───── GIVEN ENTRIES

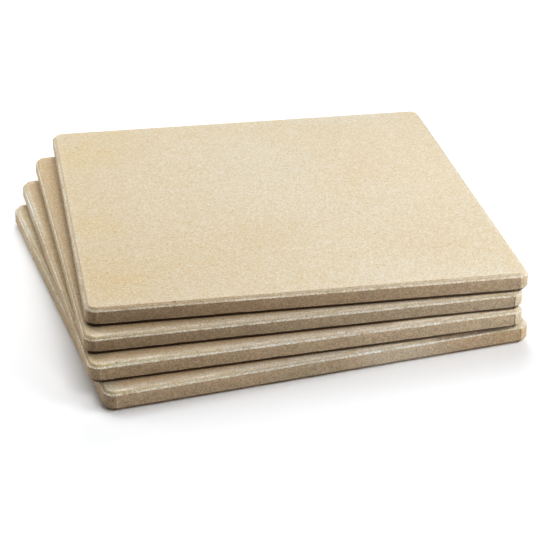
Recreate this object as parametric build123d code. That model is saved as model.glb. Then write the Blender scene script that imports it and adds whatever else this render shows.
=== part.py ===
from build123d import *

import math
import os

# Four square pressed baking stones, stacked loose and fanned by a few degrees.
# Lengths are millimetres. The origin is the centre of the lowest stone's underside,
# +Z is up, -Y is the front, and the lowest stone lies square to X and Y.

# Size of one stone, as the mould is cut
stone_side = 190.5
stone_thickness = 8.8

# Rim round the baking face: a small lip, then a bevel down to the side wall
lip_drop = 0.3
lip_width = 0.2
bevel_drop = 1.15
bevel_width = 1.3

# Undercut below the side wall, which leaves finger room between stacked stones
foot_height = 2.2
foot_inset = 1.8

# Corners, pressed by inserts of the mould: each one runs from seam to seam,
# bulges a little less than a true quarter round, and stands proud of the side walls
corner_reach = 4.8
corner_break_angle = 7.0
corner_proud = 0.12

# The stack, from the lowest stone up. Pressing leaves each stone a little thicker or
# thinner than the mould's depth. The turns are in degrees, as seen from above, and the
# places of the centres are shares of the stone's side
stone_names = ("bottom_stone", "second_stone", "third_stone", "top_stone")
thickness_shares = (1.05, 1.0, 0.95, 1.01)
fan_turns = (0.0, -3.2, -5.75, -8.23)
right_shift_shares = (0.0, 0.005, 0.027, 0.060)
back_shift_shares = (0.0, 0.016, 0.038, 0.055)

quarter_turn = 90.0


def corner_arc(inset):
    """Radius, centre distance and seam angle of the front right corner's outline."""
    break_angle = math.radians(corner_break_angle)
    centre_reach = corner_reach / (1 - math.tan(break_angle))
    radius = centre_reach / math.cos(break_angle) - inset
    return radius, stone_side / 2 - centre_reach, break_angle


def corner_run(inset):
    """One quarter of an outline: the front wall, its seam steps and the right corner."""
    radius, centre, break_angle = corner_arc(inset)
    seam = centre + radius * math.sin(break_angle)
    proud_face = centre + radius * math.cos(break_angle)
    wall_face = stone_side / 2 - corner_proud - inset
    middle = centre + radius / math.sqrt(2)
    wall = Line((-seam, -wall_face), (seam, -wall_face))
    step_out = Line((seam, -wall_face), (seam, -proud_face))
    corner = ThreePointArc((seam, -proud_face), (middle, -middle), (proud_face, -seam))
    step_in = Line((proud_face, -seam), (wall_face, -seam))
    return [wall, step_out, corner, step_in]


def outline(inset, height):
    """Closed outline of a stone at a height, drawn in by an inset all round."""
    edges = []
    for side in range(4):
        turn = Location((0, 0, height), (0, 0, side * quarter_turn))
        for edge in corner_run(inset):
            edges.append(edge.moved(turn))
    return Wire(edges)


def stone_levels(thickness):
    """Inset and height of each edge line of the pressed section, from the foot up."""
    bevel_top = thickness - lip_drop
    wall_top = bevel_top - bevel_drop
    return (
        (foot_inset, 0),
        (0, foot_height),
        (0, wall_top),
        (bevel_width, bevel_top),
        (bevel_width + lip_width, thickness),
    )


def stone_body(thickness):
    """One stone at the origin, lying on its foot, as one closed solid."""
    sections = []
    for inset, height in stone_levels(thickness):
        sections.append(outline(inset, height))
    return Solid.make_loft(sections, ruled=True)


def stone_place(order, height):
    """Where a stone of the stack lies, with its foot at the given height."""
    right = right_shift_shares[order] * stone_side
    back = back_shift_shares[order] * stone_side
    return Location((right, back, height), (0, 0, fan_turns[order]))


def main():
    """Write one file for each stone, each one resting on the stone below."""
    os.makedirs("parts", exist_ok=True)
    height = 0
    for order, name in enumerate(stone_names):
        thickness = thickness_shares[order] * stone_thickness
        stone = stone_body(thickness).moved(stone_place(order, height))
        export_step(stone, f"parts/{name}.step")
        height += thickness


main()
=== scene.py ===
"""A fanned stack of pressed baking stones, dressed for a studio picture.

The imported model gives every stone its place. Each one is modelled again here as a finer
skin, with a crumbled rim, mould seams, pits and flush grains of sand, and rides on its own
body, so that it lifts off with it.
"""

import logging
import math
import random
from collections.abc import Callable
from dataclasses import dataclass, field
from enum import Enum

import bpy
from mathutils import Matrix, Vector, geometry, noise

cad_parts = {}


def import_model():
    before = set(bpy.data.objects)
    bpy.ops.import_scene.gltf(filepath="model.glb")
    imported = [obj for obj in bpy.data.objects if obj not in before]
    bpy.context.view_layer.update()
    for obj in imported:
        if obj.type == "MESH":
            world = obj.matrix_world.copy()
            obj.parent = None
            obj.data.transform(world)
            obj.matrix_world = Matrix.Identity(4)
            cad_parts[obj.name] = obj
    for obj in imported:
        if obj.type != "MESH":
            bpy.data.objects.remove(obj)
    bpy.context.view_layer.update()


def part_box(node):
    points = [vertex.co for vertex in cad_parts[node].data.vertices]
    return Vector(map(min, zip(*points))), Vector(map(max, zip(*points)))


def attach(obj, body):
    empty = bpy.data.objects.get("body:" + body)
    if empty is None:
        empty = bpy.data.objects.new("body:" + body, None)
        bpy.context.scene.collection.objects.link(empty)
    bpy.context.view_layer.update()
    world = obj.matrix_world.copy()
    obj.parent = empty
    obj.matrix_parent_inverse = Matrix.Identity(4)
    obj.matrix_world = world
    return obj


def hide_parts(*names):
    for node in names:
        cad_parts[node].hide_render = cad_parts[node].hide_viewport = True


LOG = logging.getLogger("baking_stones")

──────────
───── GIVEN ENTRIES

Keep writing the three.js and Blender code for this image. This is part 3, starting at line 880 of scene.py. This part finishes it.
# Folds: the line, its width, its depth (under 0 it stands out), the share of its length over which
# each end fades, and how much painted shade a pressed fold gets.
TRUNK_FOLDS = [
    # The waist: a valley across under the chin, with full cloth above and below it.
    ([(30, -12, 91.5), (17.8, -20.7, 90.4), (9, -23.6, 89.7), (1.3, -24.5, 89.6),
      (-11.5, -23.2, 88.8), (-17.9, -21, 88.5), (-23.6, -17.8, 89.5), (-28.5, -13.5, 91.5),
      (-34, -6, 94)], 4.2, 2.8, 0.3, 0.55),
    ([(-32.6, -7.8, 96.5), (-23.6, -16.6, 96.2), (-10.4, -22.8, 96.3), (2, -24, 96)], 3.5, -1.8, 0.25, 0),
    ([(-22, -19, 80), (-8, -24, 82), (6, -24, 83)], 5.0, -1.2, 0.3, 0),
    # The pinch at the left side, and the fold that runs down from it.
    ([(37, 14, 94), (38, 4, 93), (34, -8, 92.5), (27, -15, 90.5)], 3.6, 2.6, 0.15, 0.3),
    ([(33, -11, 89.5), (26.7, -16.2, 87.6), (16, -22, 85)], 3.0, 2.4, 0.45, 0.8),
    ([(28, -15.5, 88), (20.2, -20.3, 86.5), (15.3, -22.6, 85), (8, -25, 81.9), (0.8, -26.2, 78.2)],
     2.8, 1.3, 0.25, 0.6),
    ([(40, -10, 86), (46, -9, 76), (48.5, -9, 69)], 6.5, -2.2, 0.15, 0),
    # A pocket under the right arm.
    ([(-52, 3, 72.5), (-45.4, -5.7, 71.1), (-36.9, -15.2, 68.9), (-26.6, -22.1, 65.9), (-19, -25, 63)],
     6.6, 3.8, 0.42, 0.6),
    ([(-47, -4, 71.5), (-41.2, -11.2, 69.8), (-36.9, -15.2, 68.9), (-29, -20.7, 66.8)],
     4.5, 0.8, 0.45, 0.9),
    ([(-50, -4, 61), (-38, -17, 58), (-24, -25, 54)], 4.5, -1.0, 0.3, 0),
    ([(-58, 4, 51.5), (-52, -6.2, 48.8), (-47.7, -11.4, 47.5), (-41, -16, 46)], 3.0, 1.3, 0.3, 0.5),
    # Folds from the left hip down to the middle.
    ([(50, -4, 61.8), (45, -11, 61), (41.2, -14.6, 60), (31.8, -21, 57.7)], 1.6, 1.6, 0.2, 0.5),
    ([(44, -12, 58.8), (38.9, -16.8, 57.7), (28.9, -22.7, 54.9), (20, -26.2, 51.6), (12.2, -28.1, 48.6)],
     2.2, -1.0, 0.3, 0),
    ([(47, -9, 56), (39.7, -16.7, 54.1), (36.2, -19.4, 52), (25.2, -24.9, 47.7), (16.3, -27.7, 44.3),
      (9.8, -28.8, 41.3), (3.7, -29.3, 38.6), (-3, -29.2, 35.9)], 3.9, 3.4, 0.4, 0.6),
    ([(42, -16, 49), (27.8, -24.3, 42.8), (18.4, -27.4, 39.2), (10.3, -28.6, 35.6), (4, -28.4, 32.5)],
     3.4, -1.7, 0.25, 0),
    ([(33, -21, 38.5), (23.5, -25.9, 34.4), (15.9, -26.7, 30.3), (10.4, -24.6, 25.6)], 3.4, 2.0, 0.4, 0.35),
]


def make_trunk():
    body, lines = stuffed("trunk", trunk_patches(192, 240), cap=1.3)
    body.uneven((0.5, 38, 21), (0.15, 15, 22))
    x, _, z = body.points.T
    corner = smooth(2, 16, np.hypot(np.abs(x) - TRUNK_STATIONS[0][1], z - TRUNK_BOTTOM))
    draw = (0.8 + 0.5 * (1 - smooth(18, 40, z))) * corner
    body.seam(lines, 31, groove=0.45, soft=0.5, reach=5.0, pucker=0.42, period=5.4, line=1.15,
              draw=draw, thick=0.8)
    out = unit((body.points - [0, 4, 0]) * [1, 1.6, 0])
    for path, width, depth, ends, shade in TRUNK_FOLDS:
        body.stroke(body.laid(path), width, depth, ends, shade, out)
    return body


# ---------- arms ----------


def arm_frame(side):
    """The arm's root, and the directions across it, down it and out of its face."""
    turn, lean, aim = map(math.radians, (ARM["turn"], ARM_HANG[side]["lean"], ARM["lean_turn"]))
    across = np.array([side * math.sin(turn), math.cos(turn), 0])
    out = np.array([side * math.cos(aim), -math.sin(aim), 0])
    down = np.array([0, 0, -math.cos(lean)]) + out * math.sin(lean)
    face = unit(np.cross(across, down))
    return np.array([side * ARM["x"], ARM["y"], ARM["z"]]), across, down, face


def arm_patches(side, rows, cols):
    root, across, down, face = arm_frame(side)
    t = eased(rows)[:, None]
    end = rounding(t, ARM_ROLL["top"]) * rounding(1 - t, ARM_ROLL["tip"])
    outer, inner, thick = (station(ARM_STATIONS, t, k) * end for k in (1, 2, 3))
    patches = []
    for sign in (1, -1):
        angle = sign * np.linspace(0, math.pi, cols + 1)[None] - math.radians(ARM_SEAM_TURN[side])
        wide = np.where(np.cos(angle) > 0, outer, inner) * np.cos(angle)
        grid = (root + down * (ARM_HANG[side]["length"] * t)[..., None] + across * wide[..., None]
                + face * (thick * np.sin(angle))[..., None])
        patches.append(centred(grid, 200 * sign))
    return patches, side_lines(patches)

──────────

### OBJECTIVE
From the records above, quote only the lines running from the line with "sections = []" to the line with "before = set(bpy.data.objects)", both lines included.

### RESULT
    sections = []
    for inset, height in stone_levels(thickness):
        sections.append(outline(inset, height))
    return Solid.make_loft(sections, ruled=True)


def stone_place(order, height):
    """Where a stone of the stack lies, with its foot at the given height."""
    right = right_shift_shares[order] * stone_side
    back = back_shift_shares[order] * stone_side
    return Location((right, back, height), (0, 0, fan_turns[order]))


def main():
    """Write one file for each stone, each one resting on the stone below."""
    os.makedirs("parts", exist_ok=True)
    height = 0
    for order, name in enumerate(stone_names):
        thickness = thickness_shares[order] * stone_thickness
        stone = stone_body(thickness).moved(stone_place(order, height))
        export_step(stone, f"parts/{name}.step")
        height += thickness


main()
=== scene.py ===
"""A fanned stack of pressed baking stones, dressed for a studio picture.

The imported model gives every stone its place. Each one is modelled again here as a finer
skin, with a crumbled rim, mould seams, pits and flush grains of sand, and rides on its own
body, so that it lifts off with it.
"""

import logging
import math
import random
from collections.abc import Callable
from dataclasses import dataclass, field
from enum import Enum

import bpy
from mathutils import Matrix, Vector, geometry, noise

cad_parts = {}


def import_model():
    before = set(bpy.data.objects)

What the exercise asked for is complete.